Denis Solomon 972 words
One corollary of this is that it is easier and safer for politicians to divert the attention of the public from their failures, by feeding its known prejudices, than to attempt to give real moral leadership.
One example is the way administrations of former colonies have seized on the retention of the death penalty as a supposedly moral issue against the more enlightened attitudes of Europe and even Latin America. Britain has consistently failed to persuade its remaining colonies in the Caribbean, as well as Bermuda, to abandon the practice. The former colonies comprising Caricom have even made common cause on the question by jointly stating their support for capital punishment during the Rome Conference for the creation of an International Criminal Court. This position was distinguished by its irrelevance to the proceedings and outcome of the conference and by the fact that it was spearheaded by a civil rights lawyer and opponent of the death penalty, the Attorney General of Trinidad and Tobago, Ramesh Lawrence Maharaj.
The same is true of attitudes to homosexuality and treatment of gays. The British are in trouble with the European Union because of the homophobic policies of some of their colonies, such as banning gay cruises from some ports.
Not that homophobia, or at least ambivalent public attitudes to homosexuality, are dead in Britain. But recent events have shown that gays in public life are no longer an issue of any great concern to the public.
A number of outings that showed a quarter of Tony Blairs Cabinet to be gay resulted in an attempt by the tabloid newspapers to whip up public frenzy over the possibility that Britain was being run by what one of them, the Sun, called a gay mafia.
The ministers in question were the Secretaries for Culture, Trade and Industry, Agriculture and Welsh Affairs. The Culture Secretary, Chris Smith, was openly gay. Peter Mandelson, Secretary for Trade and Industry and Tony Blairs right hand man, was widely assumed to be gay though he had never confirmed or denied it. Ron Davies, the Welsh Secretary, resigned after an incident in which, apparently in search of a bit of rough trade in a sleazy district of London, he was robbed at knife-point. In the explanation he gave to Parliament about the incident he was ambiguous about his sexual orientation. Mandelson was outed by a former Tory MP in a remark on a BBC programme. The Agriculture Secretary, Nick Brown, was forced to admit he was gay by a tabloid newspaper following an attempt by a former lover to sell a story about their relationship.

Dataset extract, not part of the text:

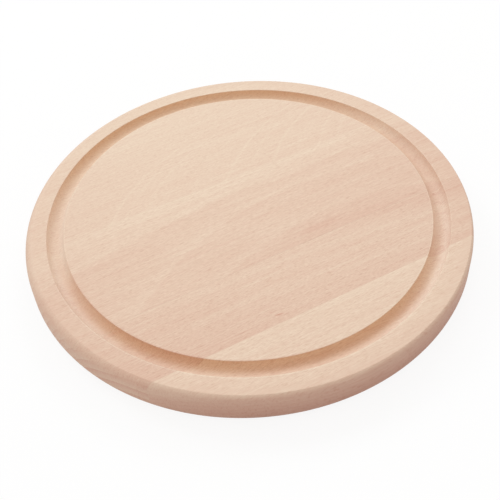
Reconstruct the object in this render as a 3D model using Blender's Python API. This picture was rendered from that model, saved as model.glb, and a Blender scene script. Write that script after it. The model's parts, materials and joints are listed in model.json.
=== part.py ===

So muted was the public reaction to all these non-scandals that Davies may well regret his resignation and the abandonment of his ambition to become chief executive of the new Welsh Assembly. The Prime Minister and the local parties of the ministers concerned made it clear that their private life was of no consequence to their office, and the public seemed to agree.
The only note of caution was sounded by Lord Tebbit, the former Chairman of the Tory party under Margaret Thatcher and a man of known Neanderthal opinions, who wrote a letter to a Conservative newspaper to say that Mandelson should never be made Home Secretary because gays, like Freemasons, were in a position to do each other favours. Why they should be more so inclined than heterosexuals he did not say, nor did he seem to realise that any need to do favours could only spring from a sense of persecution which would only be justified by the kind of ban he himself was proposing.
The tabloid witch-hunt, therefore, turned out to be a thoroughly damp squib, and while Downing Street did not seem to want to clash with the press over their right to discuss the sexuality of public figures, the Chairman of the Parliamentary Party and the Deputy Prime Minister called the tabloids coverage deplorable and suggested that it be referred to the Press Complaints Commission.
The situation is very different in the former British colonies of southern Africa, where the attack on gays comes not from press or public but from government leaders. An article in last weeks Economist refers to President Mugabe of Zimbabwes frequent diatribes against homosexuality, in which he has said that gays are worse than pigs and dogs. President Sam Nujoma of Namibia has pledged to uproot homosexuality, and President Frederick Chiluba of Zambia has threatened to arrest members of a gay rights group if they attempt to register as an official organisation. These threats are taken by civil rights groups to be part of a concerted campaign against gays as a soft target to divert public attention from domestic economic and social problems, such as Mugabes failure ever since Independence to institute a workable land reform policy.
Ironically, the African leaders pillory homosexuality not only as un-African but as a sin against God and an example of moral pollution imported from the West. They are apparently unaware of the contradiction of using one colonial importation from the West, namely Christianity, to condemn what they claim to be another, while the Western Christian nations and even Christianity itself is becoming more liberal on the question. In fact, the real import is religious intolerance. The attempts of the Anglican Church to admit gays to the priesthood was torpedoed not by British but by African bishops, who in true Third World style have acquired more of the prohibitive and regimentational aspects of Christianity than of its tolerance and humanity. Perhaps they were also worried about their position vis-a-vis the benighted political leaders in their home countries.